Begin with the first line of the listing and quote every line through the one containing "skirt_h = 0.8; // [0.4:0.1:2]"; give only those lines.
>>>
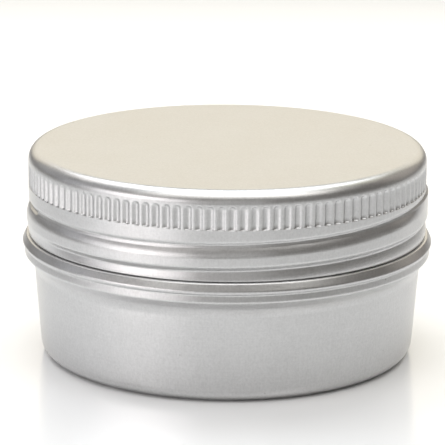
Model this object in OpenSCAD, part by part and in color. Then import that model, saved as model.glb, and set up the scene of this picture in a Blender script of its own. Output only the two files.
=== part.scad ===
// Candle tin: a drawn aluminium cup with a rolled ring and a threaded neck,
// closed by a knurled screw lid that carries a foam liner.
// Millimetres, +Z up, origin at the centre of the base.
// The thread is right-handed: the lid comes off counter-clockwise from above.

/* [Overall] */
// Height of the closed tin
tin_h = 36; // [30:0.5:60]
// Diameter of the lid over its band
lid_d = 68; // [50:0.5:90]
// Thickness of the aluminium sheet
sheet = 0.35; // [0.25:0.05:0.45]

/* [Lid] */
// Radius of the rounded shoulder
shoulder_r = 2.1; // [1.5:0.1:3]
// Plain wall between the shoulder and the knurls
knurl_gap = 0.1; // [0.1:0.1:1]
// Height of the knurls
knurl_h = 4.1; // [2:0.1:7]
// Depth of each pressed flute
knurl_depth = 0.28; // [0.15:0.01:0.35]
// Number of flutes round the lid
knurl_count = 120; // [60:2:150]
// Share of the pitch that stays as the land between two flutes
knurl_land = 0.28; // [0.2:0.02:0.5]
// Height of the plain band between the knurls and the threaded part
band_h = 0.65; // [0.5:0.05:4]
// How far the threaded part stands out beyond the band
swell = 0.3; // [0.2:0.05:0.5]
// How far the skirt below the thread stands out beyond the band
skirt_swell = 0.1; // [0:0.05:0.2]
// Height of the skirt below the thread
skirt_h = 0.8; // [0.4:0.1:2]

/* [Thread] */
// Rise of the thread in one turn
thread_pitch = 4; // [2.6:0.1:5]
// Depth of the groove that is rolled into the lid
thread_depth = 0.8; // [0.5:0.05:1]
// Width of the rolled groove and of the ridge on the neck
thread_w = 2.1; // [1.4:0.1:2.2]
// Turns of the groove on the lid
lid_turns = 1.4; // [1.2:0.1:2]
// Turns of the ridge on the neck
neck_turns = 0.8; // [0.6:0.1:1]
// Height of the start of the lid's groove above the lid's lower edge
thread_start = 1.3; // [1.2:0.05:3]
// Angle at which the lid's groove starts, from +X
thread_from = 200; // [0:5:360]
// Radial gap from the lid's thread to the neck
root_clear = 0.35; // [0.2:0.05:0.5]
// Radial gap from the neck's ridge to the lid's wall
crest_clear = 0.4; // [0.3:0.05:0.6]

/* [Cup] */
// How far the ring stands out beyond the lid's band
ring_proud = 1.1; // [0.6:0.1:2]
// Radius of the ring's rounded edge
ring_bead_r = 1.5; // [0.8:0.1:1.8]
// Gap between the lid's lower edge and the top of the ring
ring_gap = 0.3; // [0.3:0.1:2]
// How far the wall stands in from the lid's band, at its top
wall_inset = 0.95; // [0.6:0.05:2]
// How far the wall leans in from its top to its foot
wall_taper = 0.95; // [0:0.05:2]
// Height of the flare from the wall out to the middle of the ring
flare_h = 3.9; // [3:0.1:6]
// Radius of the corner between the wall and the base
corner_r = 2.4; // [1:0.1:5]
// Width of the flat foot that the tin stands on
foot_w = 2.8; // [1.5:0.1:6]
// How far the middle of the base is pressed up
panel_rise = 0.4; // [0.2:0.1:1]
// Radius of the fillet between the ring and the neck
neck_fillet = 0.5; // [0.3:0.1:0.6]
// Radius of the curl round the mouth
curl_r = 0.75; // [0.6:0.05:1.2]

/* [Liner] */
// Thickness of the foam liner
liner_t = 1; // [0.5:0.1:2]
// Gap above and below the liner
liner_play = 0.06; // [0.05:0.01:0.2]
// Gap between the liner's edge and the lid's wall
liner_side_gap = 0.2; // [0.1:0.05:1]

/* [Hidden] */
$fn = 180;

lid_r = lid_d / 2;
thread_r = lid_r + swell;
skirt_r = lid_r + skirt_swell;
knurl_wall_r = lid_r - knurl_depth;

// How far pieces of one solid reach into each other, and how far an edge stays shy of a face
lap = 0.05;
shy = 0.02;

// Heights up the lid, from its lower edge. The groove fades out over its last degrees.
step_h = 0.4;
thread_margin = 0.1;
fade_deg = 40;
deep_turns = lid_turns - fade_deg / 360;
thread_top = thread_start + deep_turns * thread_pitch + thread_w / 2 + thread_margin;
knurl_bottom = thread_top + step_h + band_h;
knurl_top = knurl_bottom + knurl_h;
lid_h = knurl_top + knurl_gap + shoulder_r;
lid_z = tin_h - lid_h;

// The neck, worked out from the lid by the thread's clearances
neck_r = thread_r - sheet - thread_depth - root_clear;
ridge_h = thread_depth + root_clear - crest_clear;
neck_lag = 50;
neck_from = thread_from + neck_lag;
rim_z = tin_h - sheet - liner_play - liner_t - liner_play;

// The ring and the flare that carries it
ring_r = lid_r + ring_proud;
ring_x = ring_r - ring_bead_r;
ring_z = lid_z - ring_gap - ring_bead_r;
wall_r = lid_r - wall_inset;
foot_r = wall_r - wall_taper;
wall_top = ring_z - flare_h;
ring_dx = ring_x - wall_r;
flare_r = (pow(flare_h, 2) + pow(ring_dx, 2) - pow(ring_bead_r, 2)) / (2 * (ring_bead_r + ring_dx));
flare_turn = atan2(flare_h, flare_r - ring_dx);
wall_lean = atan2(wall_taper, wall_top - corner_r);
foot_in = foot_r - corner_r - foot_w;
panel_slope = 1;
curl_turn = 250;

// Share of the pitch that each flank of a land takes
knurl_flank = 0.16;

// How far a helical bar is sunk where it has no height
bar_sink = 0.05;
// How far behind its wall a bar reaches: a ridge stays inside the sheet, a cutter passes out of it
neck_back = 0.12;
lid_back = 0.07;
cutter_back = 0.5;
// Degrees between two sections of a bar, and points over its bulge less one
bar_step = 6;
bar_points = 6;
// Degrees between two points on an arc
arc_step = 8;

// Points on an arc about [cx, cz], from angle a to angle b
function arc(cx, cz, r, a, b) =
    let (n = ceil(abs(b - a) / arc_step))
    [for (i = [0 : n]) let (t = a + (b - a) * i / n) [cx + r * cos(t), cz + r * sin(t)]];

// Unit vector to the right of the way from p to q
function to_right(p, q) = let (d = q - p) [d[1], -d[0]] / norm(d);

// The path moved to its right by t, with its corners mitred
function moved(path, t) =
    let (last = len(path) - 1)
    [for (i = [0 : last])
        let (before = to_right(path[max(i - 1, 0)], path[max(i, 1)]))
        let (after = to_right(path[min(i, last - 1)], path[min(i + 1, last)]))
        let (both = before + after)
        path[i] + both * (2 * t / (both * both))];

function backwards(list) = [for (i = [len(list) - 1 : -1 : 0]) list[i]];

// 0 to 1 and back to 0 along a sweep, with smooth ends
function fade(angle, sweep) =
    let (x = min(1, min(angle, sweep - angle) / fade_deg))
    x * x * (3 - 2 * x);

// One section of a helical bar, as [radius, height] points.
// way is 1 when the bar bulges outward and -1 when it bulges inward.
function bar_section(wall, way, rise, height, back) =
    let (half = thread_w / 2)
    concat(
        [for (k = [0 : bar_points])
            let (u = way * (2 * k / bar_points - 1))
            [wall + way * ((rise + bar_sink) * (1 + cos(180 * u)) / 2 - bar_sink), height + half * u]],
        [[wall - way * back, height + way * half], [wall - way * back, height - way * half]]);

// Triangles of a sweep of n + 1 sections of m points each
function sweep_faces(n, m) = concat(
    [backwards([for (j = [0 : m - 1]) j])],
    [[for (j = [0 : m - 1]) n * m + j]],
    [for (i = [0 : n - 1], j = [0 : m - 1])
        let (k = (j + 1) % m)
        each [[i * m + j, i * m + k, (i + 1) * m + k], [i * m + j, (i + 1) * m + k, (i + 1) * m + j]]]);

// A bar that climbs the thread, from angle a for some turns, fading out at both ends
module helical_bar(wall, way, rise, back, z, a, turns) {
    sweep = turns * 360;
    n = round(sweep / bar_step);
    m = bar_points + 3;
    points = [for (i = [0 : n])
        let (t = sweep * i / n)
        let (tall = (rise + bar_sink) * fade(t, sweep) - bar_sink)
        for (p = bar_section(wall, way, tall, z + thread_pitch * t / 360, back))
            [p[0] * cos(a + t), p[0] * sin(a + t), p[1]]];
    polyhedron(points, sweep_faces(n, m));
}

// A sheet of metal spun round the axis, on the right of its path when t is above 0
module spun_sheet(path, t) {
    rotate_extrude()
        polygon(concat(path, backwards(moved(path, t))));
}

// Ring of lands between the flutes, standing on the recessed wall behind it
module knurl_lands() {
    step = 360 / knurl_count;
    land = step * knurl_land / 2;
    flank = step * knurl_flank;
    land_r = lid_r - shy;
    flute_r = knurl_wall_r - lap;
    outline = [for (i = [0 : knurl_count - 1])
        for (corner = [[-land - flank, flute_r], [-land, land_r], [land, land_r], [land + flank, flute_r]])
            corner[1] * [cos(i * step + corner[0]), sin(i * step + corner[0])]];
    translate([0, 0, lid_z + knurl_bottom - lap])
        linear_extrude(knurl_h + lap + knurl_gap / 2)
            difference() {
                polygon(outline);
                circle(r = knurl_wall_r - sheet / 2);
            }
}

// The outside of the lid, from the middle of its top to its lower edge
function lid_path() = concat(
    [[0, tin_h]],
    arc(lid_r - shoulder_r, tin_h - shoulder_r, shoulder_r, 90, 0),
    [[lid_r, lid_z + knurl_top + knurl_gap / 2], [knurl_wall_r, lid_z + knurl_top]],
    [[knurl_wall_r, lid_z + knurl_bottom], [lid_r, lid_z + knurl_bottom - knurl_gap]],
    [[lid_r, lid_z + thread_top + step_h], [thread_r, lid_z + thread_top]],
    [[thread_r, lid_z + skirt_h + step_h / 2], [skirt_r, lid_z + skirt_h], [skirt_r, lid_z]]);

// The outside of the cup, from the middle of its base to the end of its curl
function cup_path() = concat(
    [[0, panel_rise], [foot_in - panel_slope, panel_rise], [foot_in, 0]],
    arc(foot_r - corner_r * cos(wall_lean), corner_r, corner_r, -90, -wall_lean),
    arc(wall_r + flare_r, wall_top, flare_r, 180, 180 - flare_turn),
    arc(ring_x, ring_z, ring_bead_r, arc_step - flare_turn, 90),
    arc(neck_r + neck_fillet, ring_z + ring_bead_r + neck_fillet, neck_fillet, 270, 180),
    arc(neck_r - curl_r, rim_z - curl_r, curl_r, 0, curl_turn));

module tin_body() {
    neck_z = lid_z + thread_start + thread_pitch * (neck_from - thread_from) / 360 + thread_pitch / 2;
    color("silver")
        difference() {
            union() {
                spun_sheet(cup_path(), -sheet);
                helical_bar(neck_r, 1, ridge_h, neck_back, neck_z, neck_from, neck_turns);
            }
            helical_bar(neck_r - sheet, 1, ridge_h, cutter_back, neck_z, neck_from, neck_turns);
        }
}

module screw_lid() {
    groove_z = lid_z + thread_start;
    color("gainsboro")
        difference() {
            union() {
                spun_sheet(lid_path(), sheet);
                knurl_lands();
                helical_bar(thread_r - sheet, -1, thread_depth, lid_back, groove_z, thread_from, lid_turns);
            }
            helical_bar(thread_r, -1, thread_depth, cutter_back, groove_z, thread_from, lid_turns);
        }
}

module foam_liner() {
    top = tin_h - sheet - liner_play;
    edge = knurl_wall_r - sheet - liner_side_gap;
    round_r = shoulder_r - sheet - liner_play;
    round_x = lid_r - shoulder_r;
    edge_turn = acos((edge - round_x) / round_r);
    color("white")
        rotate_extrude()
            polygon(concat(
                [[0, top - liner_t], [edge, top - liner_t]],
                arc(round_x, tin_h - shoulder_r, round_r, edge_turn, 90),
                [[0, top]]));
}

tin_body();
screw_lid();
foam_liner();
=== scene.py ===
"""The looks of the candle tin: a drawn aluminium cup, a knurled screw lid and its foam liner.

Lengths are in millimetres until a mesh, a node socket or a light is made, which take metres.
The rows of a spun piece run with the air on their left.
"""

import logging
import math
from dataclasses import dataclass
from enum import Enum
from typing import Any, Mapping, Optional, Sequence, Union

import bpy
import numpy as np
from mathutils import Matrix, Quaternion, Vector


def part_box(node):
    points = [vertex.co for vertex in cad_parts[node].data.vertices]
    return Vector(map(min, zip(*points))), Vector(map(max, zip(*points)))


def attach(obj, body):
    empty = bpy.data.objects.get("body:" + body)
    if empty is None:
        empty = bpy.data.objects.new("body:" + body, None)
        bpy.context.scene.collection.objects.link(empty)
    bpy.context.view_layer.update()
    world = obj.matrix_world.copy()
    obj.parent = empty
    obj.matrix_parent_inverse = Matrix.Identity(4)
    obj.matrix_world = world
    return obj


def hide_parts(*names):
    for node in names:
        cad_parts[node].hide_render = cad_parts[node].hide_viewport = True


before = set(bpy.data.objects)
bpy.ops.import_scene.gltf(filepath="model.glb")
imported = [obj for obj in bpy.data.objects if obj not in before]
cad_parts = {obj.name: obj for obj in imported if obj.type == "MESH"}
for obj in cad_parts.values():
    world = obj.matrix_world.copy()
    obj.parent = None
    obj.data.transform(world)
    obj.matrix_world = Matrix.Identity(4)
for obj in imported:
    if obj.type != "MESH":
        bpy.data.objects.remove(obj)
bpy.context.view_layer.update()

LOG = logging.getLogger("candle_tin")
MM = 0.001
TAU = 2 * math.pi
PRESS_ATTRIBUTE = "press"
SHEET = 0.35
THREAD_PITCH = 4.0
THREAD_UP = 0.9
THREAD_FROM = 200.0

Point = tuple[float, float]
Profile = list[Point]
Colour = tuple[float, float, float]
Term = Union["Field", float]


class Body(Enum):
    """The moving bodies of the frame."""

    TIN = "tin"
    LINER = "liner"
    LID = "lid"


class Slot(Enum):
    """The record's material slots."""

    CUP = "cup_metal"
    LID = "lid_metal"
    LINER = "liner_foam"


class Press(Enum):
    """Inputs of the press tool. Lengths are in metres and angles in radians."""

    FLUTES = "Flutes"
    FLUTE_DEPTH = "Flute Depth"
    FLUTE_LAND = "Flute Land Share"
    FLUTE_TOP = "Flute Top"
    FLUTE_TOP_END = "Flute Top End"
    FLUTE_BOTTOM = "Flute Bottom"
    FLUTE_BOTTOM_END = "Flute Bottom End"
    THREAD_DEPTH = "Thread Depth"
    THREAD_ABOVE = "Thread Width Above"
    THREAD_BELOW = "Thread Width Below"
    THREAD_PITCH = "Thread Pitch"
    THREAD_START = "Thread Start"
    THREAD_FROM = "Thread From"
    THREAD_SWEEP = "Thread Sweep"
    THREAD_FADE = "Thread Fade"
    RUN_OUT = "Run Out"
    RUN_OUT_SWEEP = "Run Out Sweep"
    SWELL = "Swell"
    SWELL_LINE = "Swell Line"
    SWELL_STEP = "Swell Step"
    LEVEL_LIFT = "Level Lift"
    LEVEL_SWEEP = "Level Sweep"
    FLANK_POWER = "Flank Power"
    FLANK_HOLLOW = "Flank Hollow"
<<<
- Task answer:
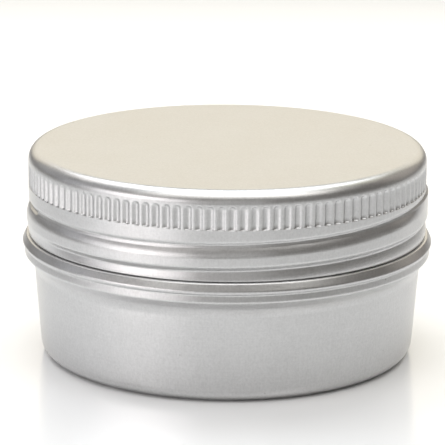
Model this object in OpenSCAD, part by part and in color. Then import that model, saved as model.glb, and set up the scene of this picture in a Blender script of its own. Output only the two files.
=== part.scad ===
// Candle tin: a drawn aluminium cup with a rolled ring and a threaded neck,
// closed by a knurled screw lid that carries a foam liner.
// Millimetres, +Z up, origin at the centre of the base.
// The thread is right-handed: the lid comes off counter-clockwise from above.

/* [Overall] */
// Height of the closed tin
tin_h = 36; // [30:0.5:60]
// Diameter of the lid over its band
lid_d = 68; // [50:0.5:90]
// Thickness of the aluminium sheet
sheet = 0.35; // [0.25:0.05:0.45]

/* [Lid] */
// Radius of the rounded shoulder
shoulder_r = 2.1; // [1.5:0.1:3]
// Plain wall between the shoulder and the knurls
knurl_gap = 0.1; // [0.1:0.1:1]
// Height of the knurls
knurl_h = 4.1; // [2:0.1:7]
// Depth of each pressed flute
knurl_depth = 0.28; // [0.15:0.01:0.35]
// Number of flutes round the lid
knurl_count = 120; // [60:2:150]
// Share of the pitch that stays as the land between two flutes
knurl_land = 0.28; // [0.2:0.02:0.5]
// Height of the plain band between the knurls and the threaded part
band_h = 0.65; // [0.5:0.05:4]
// How far the threaded part stands out beyond the band
swell = 0.3; // [0.2:0.05:0.5]
// How far the skirt below the thread stands out beyond the band
skirt_swell = 0.1; // [0:0.05:0.2]
// Height of the skirt below the thread
skirt_h = 0.8; // [0.4:0.1:2]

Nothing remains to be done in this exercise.